Een ander discussiepunt zijn de stijgende pensioenkosten en hoe deze aan te pakken. De Unie hoopt deze kosten te financieren door het BBP te stimuleren. De SPD is realistischer en gaat ervan uit dat sociale premies en belastingen moeten stijgen. Ten opzichte van het bruto-inkomen zijn de belastingen en sociale premies echter al relatief hoog in Duitsland. Er is weinig steun bij beide partijen voor het alternatief voorgesteld door denktanks: het verhogen van de pensioengerechtigde leeftijd.

Dan zijn er de bijstand en het minimumloon.
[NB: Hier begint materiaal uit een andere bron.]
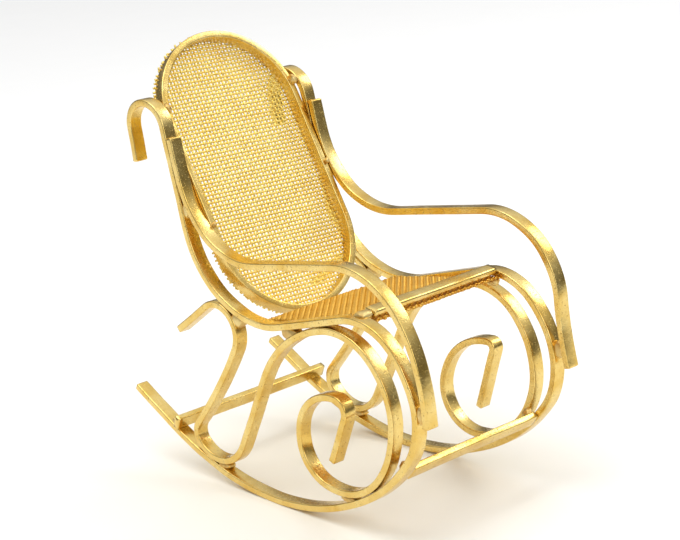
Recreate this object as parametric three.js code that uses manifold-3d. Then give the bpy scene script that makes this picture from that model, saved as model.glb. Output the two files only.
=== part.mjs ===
// Dolls'-house rocking chair, bent from flat brass strip and soldered.
//
// Millimetres, +Z up. The sitter faces -Y; the sitter's right-hand side is -X.
// Every outline is drawn in the chair's side view (y, z) and given its width along X. The finished
// group is then tipped to the angle at which the chair balances on its rockers, and moved so that
// the origin lies under the middle of its box, on the floor.

import * as THREE from 'three';
import { mergeVertices } from 'three/addons/utils/BufferGeometryUtils.js';
import Module from 'manifold-3d';

// ---- Driving dimensions (mm and degrees) ----
const STRIP_WIDTH = 2.7; // the flat strip seen from the front
const STRIP_THICKNESS = 1.4; // the same strip seen edge on, from the side
const SIDE_X = 18; // from the middle plane to the middle of a side frame
const CLEARANCE = 0.05; // left between pieces that the solder joins
const BALANCE_TILT = 6.6875; // how far the seat tips forward at rest, standing on one rocker facet
const FACET_TURN = 7; // the most that a bend turns within one facet
const FACET_LENGTH = 3; // the longest facet of a bend
const BACK_ARC_FACETS = 11; // in each half circle of the back's outline

const BACK_LEAN = 55.5; // the back's slope above the horizontal
const BACK_CROSSING = { y: 31.4, z: 24.2 }; // a point on the back's front plane, beside the hooks
const BACK_TOP = 17.6; // from the crossing up the slope to the top of the back
const BACK_BOTTOM = -41.9; // from the crossing down the slope to the foot of the back

const MESH_THICKNESS = 0.6; // two woven wires deep
const SEAT_FRONT = { y: -24.5, z: 0.85 }; // the seat's front edge, at half its thickness
const SEAT_REAR_Y = 3.5; // where the seat's cut rear edge ends
const SEAT_FALL = 15.9; // how steeply the seat slopes down to the rear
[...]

De Unie wil de kosten verlagen door het nieuwe bijstandssysteem, dat door de regering-Scholz is ingevoerd maar niet populair is bij het publiek, af te schaffen. De SPD is hier geen voorstander van, hoewel er binnen de partij enige ruimte lijkt te zijn als het gaat om sancties voor degenen die werk weigeren. De SPD wil het minimumloon verhogen van 12,82 naar 15 euro per uur, maar de Unie wil dat de beslissing over het niveau van het minimumloon wordt overgelaten aan een onafhankelijke commissie die hiervoor is aangewezen en die in juni haar oordeel zal geven. Gezien de inflatie is het waarschijnlijk dat de commissie zal besluiten het bedrag te verhogen.

Ten slotte zijn beide partijen het erover eens dat de energiekosten moeten worden verlaagd, vooral voor bedrijven. Onder de regering-Scholz werd de elektriciteitsbelasting tijdelijk verlaagd naar het EU-minimum van 0,05 cent per kilowattuur. Beide partijen willen deze verlaging permanent maken. Ze onderschrijven ook beide het doel om in 2045 klimaatneutraal te zijn en meer hernieuwbare energie te gebruiken. Het verschil is echter dat de Unie openstaat voor kernenergie. Verder hebben de Unie en de SPD verschillende opvattingen over hoe de hogere energiekostensystemen gedragen moeten worden. De Unie wil hiervoor CO2-heffingen gebruiken. Daarentegen overweegt de SPD een hogere vergoeding voor het transmissienetwerk van 6,65 cent per kilowattuur en investeringen uit een nieuw te vormen investeringsfonds van 100 miljard euro.